Let’s look at them in parts:
The face of death
Slap bang in the centre of the poster is Clarice’s face. Right away, you’ve got your bankable, recognisable film star in there (Jodie Foster had won an Academy Award just three years earlier and was at the height of her game). But unlike how she appears in the film, Clarice’s skin is pure white here and her facial expression is one of vulnerability. This might suggest her innocence or her weak stomach in the face of the gruesome crime she’s investigating (she’s a rookie, after all, and struggles to decode Hannibal Lecter’s riddles). It also makes you think of death, as Clarice looks like she might be a cadaver on a pathologist’s table here.
The eyes of a killer
Penetratingly red. Inhumanly red. Making them this colour might be a reference to a quote from the novel, where Harris writes that Hannibal Lecter’s eyes are “maroon” and are like “pinpoints of red.” Is there a suggestion here already that Clarice may have to think like a killer – may, in fact, have to embody some aspects of Hannibal Lecter – in order to catch Buffalo Bill?
Deaths Head Hawkmoth
The moth is the same moth which Buffalo Bill lodges in the throat of one of his victims, while the fact that it’s on Clarice’s lips is an obvious reference to ‘silence’. But there’s more going on here. The moth in question is a death’s head hawkmoth – a particular breed which has evolved to have a skull-like feature on the back of its head and which was traditionally seen as an omen of death. Death, evolution, transformation – the death’s head moth becomes the ideal symbol for what the psychotic Buffalo Bill is doing with regard to his killings. But that’s not all…
Surrealist details
Not content with just having the moth’s skull as a symbol, Baillie adds an extra, important detail to the poster. The image of the skull is actually made up of seven bodies, painted and positioned to look like something else from a certain perspective. It is taken directly from the ‘Women Forming a Skull’ piece by surrealist Catalonian artist Salvador Dalí (Dalí himself was extremely interested in perception).
The Typography
The title of the film is in red and is written using an OPTI BinderStyle, which artist Dawn Bailie has said was a favourite of hers. The leading actors are listed above the title, while the words “From the terrifying bestseller” are written below. More than anything, this poster has the good sense not to give away more than is necessary with the text. Think of how much worse this poster would be with some cheesy tagline attached to it. When you’re steeping your film poster in the kind of symbolism and hidden imagery as listed above – and when you have big names like Jodie Foster and Anthony Hopkins on the bill – why cheapen things with a few inane words? To paraphrase Shakespeare, “brevity is the soul of great film poster design.”
So what do we have then? In a single image, we have everything that makes The Silence of the Lambs so compelling.

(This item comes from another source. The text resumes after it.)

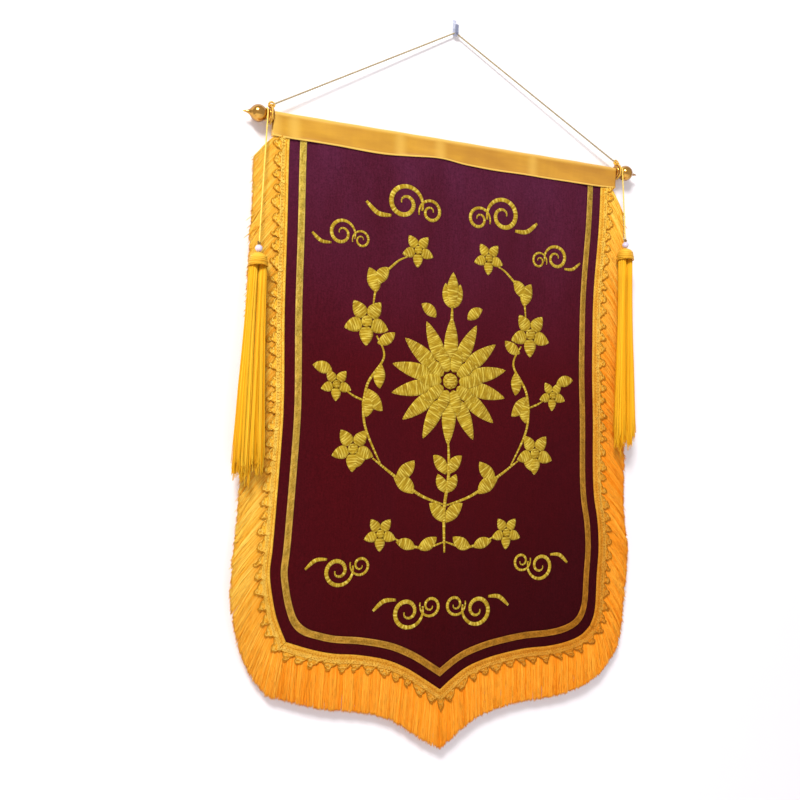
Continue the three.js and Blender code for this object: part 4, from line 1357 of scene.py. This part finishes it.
# The finials: turned from the collar outward, a ball drawn out to a thin spike.
finial = {
    "start": 318.8, "ballRadius": 13.5, "ballCentre": 23.2, "ballFrom": 36, "ballTo": 122, "ballRings": 26,
    "collar": [(10.2, 0.1), (10.7, 0.4), (11, 1.1), (11, 6.7), (10.8, 7.3), (10.2, 7.7), (9.0, 8.2),
               (8.2, 9.0), (7.9, 10.0), (7.9, 11.2)],
    "spike": [(10.3, 32.0), (8.6, 33.6), (6.9, 35.0), (5.3, 36.3), (4.0, 37.7), (3.1, 39.1), (2.4, 40.9),
              (1.8, 43.0), (1.2, 45.5), (0.7, 47.5), (0.3, 48.3)],
}


def makeFinial(name, side):
    radius = finial["ballRadius"]
    ball = []
    for turn in np.radians(np.linspace(finial["ballFrom"], finial["ballTo"], finial["ballRings"])):
        ball.append((radius * math.sin(turn), finial["ballCentre"] - radius * math.cos(turn)))
    profile = finial["collar"] + ball + finial["spike"]
    place = hang + (side * finial["start"], 0, -heading["rodDrop"])
    piece = turnPiece("finial", profile, 64, place, (0, side * math.pi / 2, 0))
    return hand(piece, f"turned_finial_{name}", giltMaterial, "finial", f"finial_{name}")


makeFinial("left", -1)
makeFinial("right", 1)
print("finials made")


# The wall hook: a strip drawn down the wall and up again in front into a trough, its edges rounded.
hook = {
    "width": 6, "wall": 2, "top": 16, "shoulder": 6, "bottom": -13, "outerRadius": 6.2, "lipTop": 5,
    "steps": 18, "bevel": 0.55,
}


def makeHook():
    radius = hook["outerRadius"]
    level = hook["bottom"] + radius
    path = [(0.0, hook["shoulder"]), (0.0, 0.0), (0.0, level)]
    for turn in np.linspace(0, math.pi, hook["steps"] + 1)[1:]:
        path.append((radius * (math.cos(turn) - 1), level - radius * math.sin(turn)))
    path.append((-2 * radius, hook["lipTop"]))
    selectOnly()
    bpy.ops.mesh.primitive_plane_add(size=1)
    piece = bpy.context.object
    top = hook["top"] * mm
    first = path[0][1] * mm
    half = hook["width"] / 2 * mm
    corners = readPoints(piece.data)
    upper = corners[:, 1] > 0
    placed = np.stack([np.sign(corners[:, 0]) * half, np.zeros(4), np.where(upper, top, first)], 1)
    setPoints(piece.data, placed)
    bpy.ops.object.mode_set(mode="EDIT")
    bpy.ops.mesh.select_mode(type="EDGE")
    bpy.ops.mesh.select_all(action="DESELECT")
    bpy.ops.object.mode_set(mode="OBJECT")
    for meshEdge in piece.data.edges:
        meshEdge.select = not any(upper[index] for index in meshEdge.vertices)
    bpy.ops.object.mode_set(mode="EDIT")
    for (y, z), (nextY, nextZ) in zip(path, path[1:]):
        bpy.ops.mesh.extrude_region_move(
            TRANSFORM_OT_translate={"value": (0, (nextY - y) * mm, (nextZ - z) * mm)})
    closeMesh()
    backNormal = piece.data.polygons[0].normal.y
    thickness = hook["wall"] if backNormal > 0 else -hook["wall"]
    applyModifier(piece, "SOLIDIFY", thickness=thickness * mm, offset=-1)
    selectOnly(piece)
    bpy.ops.object.mode_set(mode="EDIT")
    closeMesh()
    applyModifier(piece, "BEVEL", width=hook["bevel"] * mm, segments=3, limit_method="ANGLE",
                  angle_limit=math.radians(50))
    bpy.ops.object.shade_smooth_by_angle(angle=math.radians(30))
    return hand(piece, "clear_hook", hookMaterial, "hook", "wall_hook")


makeHook()
print("hook made")

# The rod keeps its shape; it is hidden in the heading.
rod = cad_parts["hanging_rod"]
rod.data.materials.clear()
rod.data.materials.append(rodMaterial)


# The embroidery: padded satin stitch in gold thread, flowers, leaves and clouds, the same on both sides.
stitching = {
    "lift": 0.55, "rise": 1.5, "rows": 6, "step": 2.2, "shell": 0.35,
    "flower": {
        "place": (0, 405), "rings": [(14, 34, 74, 14, 0.0), (10, 16, 44, 11.5, 1.0)],
        "eye": 13.5, "seeds": 9,
    },
    "seedReach": 0.68, "seedSize": 0.17, "eyeRise": 1.6, "seedRise": 2.5,
    "petal": (5, 0.2, 0.8, 0.3, 0.3), "blossomEye": 0.24, "blossomSeeds": 5,  # shares of the blossom's size
    "blossoms": [(168, 522, 37), (152, 316, 40), (200, 420, 27), (116, 658, 29), (66, 192, 29)],
    "vines": [
        ([(0, 500), (3, 560), (-3, 620), (0, 690)], 3.2),
        ([(0, 612), (46, 596), (92, 566), (134, 536)], 2.8),
        ([(120, 545), (150, 480), (148, 420), (120, 372), (134, 338)], 2.6),
        ([(142, 292), (134, 250), (104, 216), (84, 204)], 2.4),
        ([(146, 446), (168, 438), (182, 430)], 2.0),
        ([(0, 672), (38, 682), (72, 674), (94, 664)], 2.4),
        ([(0, 322), (0, 300), (0, 282)], 3.0),
    ],
    "leaves": [
        (60, 592, 40, 46, 13), (92, 568, -60, 44, 12), (148, 470, -15, 46, 12), (146, 425, 205, 44, 12),
        (124, 384, 165, 40, 11), (132, 350, -70, 36, 10), (138, 268, 5, 42, 12), (116, 226, 130, 38, 11),
        (2, 560, 25, 40, 11), (1, 640, 30, 44, 12), (2, 590, -45, 36, 10), (54, 682, 60, 36, 10),
        (48, 682, -75, 38, 11), (168, 552, -40, 40, 11), (208, 400, 62, 34, 10), (30, 300, 40, 34, 10),
    ],
    "bud": {"place": (0, 282), "petals": [(-34, 44, 10), (34, 44, 10), (0, 60, 12)]},
    "clouds": [(92, 116, 1.3, 0), (200, 178, 0.95, 0), (186, 716, 1.05, 1), (64, 786, 1.15, 1)],
}


def layPatch(line, half, lift):
    along = unit(np.gradient(line, axis=0))
    side = np.stack([-along[:, 1], along[:, 0]], 1)
    widest = half.max()

    def shape(u, v):
        index = np.rint(u * (len(line) - 1)).astype(int)
        across = 2 * v - 1
        spot = line[index] + side[index] * (half[index] * across)[:, None]
        dome = np.sqrt(np.clip(1 - across ** 2, 0, 1)) * np.sqrt(half[index] / widest)
        return onCloth(spot[:, 0], spot[:, 1], lift + stitching["rise"] * dome)

    length = lengthsAlong(line)[-1]
    return layGrid("patch", len(line) - 1, stitching["rows"], shape, length * mm, 2 * widest * mm)


# A leaf or petal from its base, at an angle from straight up, clockwise, in degrees.
def petalPatch(x, drop, angle, length, half, lift, curl=0.0, blunt=0.5):
    share = np.linspace(0, 1, 15)
    turn = np.radians(angle) + curl * share
    step = np.stack([np.sin(turn), np.cos(turn)], 1) * length / 14
    line = np.vstack([[0, 0], np.cumsum(step[:-1], axis=0)]) + (x, -drop)
    width = half * np.sin(math.pi * share ** (1 - 0.35 * blunt)) ** 0.75
    width = np.maximum(width, 0.12 * half * (1 - share) + 0.15)
    return layPatch(line, width, lift)


def roundPatch(x, drop, radius, lift):
    share = np.linspace(-1, 1, 13)
    line = np.stack([np.full(13, float(x)), share * radius - drop], 1)
    return layPatch(line, np.sqrt(np.clip(1 - share ** 2, 0.004, 1)) * radius, lift)


def stemPatch(rows, half, lift):
    line = throughPoints([(x, -drop) for x, drop in rows], 200)
    count = max(8, int(lengthsAlong(line)[-1] / stitching["step"]))
    line = evenly(line, count)
    share = np.linspace(0, 1, count)
    width = half * (0.45 + 0.55 * np.sin(math.pi * np.clip(share, 0.04, 0.96)) ** 0.6)
    return layPatch(line, width, lift)


# One curl of a cloud: a spiral that runs out into a tail.
def curlPatch(x, drop, size, startAngle, way, lift):
    share = np.linspace(0, 1, 60)
    turn = np.radians(startAngle) + way * share * 3.1 * math.pi
    reach = size * (0.16 + 0.84 * share ** 0.9)
    line = np.stack([np.cos(turn) * reach + x, np.sin(turn) * reach - drop], 1)
    width = size * 0.17 * (0.55 + 0.45 * share) * np.sin(math.pi * np.clip(share, 0.05, 0.97)) ** 0.4
    return layPatch(line, width, lift)


def makeFlower(x, drop, rings, eye, seeds, lift):
    pieces = []
    for number, start, length, half, rise in rings:
        for index in range(number):
            angle = 360 * (index + (0.5 if rise else 0)) / number
            turn = math.radians(angle)
            base = (x + math.sin(turn) * start, drop - math.cos(turn) * start)
            pieces.append(petalPatch(base[0], base[1], angle, length, half, lift + rise, 0.0, 0.9))
    pieces.append(roundPatch(x, drop, eye, lift + stitching["eyeRise"]))
    for index in range(seeds):
        turn = 2 * math.pi * index / seeds
        seedX = x + math.cos(turn) * eye * stitching["seedReach"]
        seedDrop = drop + math.sin(turn) * eye * stitching["seedReach"]
        pieces.append(roundPatch(seedX, seedDrop, eye * stitching["seedSize"], lift + stitching["seedRise"]))
    return pieces


def makeHalf(side, lift):
    pieces = []
    for x, drop, size in stitching["blossoms"]:
        number, start, length, half, rise = stitching["petal"]
        rings = [(number, size * start, size * length, size * half, rise)]
        eye = size * stitching["blossomEye"]
        pieces += makeFlower(x * side, drop, rings, eye, stitching["blossomSeeds"], lift)
    for rows, half in stitching["vines"]:
        if side > 0 or rows[-1][0] > 1:
            pieces.append(stemPatch([(x * side, drop) for x, drop in rows], half, lift))
    for x, drop, angle, length, half in stitching["leaves"]:
        pieces.append(petalPatch(x * side, drop, angle * side, length, half, lift + 0.1, 0.5 * side, 0.2))
    for x, drop, size, kind in stitching["clouds"]:
        up = -1 if kind else 1
        pieces.append(curlPatch(x * side, drop, 25 * size, 90 - 90 * side, up * side, lift))
        curlX = (x - 36 * size) * side
        curlDrop = drop + 8 * size * up
        pieces.append(curlPatch(curlX, curlDrop, 17 * size, 90 + 90 * side, -up * side, lift + 0.2))
        tail = [(x + 18 * size, drop + 18 * up * size), (x + 36 * size, drop + 17 * up * size),
                (x + 52 * size, drop + 4 * up * size)]
        pieces.append(stemPatch([(place * side, fall) for place, fall in tail], 3.4 * size, lift))
    return pieces


def makeEmbroidery():
    lift = stitching["lift"]
    flower = stitching["flower"]
    pieces = makeFlower(*flower["place"], flower["rings"], flower["eye"], flower["seeds"], lift)
    x, drop = stitching["bud"]["place"]
    for angle, length, half in stitching["bud"]["petals"]:
        rise = 0.8 if angle == 0 else 0
        pieces.append(petalPatch(x, drop, angle, length, half, lift + rise, -0.6 * np.sign(angle)))
    pieces += makeHalf(1, lift) + makeHalf(-1, lift)
    whole = joinPieces("stitching", pieces)
    thicken(whole, stitching["shell"])
    return hand(whole, "gold_embroidery", stitchMaterial, "satin")


trims.append(makeEmbroidery())
print("embroidery made")


# The set: a white wall close behind, a pale floor far below and one soft light from above.
def makeWall():
    selectOnly()
    bpy.ops.mesh.primitive_plane_add(size=9, location=(0, 0.0004, -0.6), rotation=(math.pi / 2, 0, 0))
    wall = bpy.context.object
    wall.name = "wall"
    material = bpy.data.materials.new("wall paint")
    material.use_nodes = True
    material.node_tree.nodes.clear()
    nodes = Nodes(material.node_tree)
    paint = nodes.add("BsdfDiffuse", {"Color": (0.93, 0.91, 0.92, 1)})[0]
    clear = nodes.add("BsdfTransparent", {})[0]
    behind = nodes.add("NewGeometry", {})["Backfacing"]
    shadow = nodes.add("LightPath", {})["Is Shadow Ray"]
    either = nodes.math("MAXIMUM", behind, shadow)
    nodes.add("OutputMaterial", {0: nodes.add("MixShader", {0: either, 1: paint, 2: clear})[0]})
    wall.data.materials.append(material)
    return wall


def makeFloor():
    selectOnly()
    bpy.ops.mesh.primitive_plane_add(size=9, location=(0, 0, -2.2))
    floor = bpy.context.object
    floor.name = "floor"
    material = bpy.data.materials.new("floor paint")
    material.use_nodes = True
    material.node_tree.nodes["Principled BSDF"].inputs["Base Color"].default_value = (0.8, 0.79, 0.79, 1)
    floor.data.materials.append(material)
    return floor


studio = {
    "aim": (0, -0.03, -0.62), "distance": 5.0, "elevation": 38, "toLeft": 32, "size": 1.2, "power": 228,
    "sky": (0.66, 0.62, 0.65, 1), "skyStrength": 0.84,
}


def aimAt(piece, target):
    direction = Vector(target) - piece.location
    piece.rotation_euler = direction.to_track_quat("-Z", "Y").to_euler()


def addLight(name, place, size, power, target):
    bpy.ops.object.light_add(type="AREA", location=place)
    light = bpy.context.object
    light.name = name
    light.data.size = size
    light.data.energy = power
    aimAt(light, target)
    return light


def makeLights():
    turn = math.radians(studio["toLeft"])
    rise = math.radians(studio["elevation"])
    aim = Vector(studio["aim"])
    away = Vector((-math.sin(turn) * math.cos(rise), -math.cos(turn) * math.cos(rise), math.sin(rise)))
    addLight("key light", aim + away * studio["distance"], studio["size"], studio["power"], aim)
    addLight("rear light", (1.2, 2.6, 1.2), 1.6, 40, aim)
    world = bpy.data.worlds.new("studio")
    world.use_nodes = True
    background = world.node_tree.nodes["Background"]
    background.inputs["Color"].default_value = studio["sky"]
    background.inputs["Strength"].default_value = studio["skyStrength"]
    bpy.context.scene.world = world
    bpy.context.scene.view_settings.view_transform = "Standard"


makeWall()
makeFloor()
makeLights()
print("set and lights made")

We have the tension between Clarice’s ‘good’ morality and her potential ability to think like a killer; we have the tension between not knowing whether the character we’re seeing is dead or alive; we have the blurring of the lines between human bodies and animalistic shapes; and we have overtures of central themes in the film like evolution, metamorphosis and transformation. And we have it all without overegging things or giving too much away.
Not bad for something that’s going onto billboards and magazine pages, right?
A film poster that left an award-winning legacy
In 2006, at the Key Art Awards, the original poster for The Silence of the Lambs was named best film poster “of the past 35 years.”
The influence of the poster showed that you didn’t have to sacrifice dense symbolism in order to promote a popular film – you could have it both ways if you had the right artist at the helm.
Even to this day, you’ll hear of people talking about how long it took them to realise that the moth in the poster contains a skull, then how it took even longer to realise that the skull is actually made up of contorted human bodies.
As audiences continue to enjoy the macabre mysteries that The Silence of the Lambs has to offer, so too are they continuing to enjoy this iconic poster.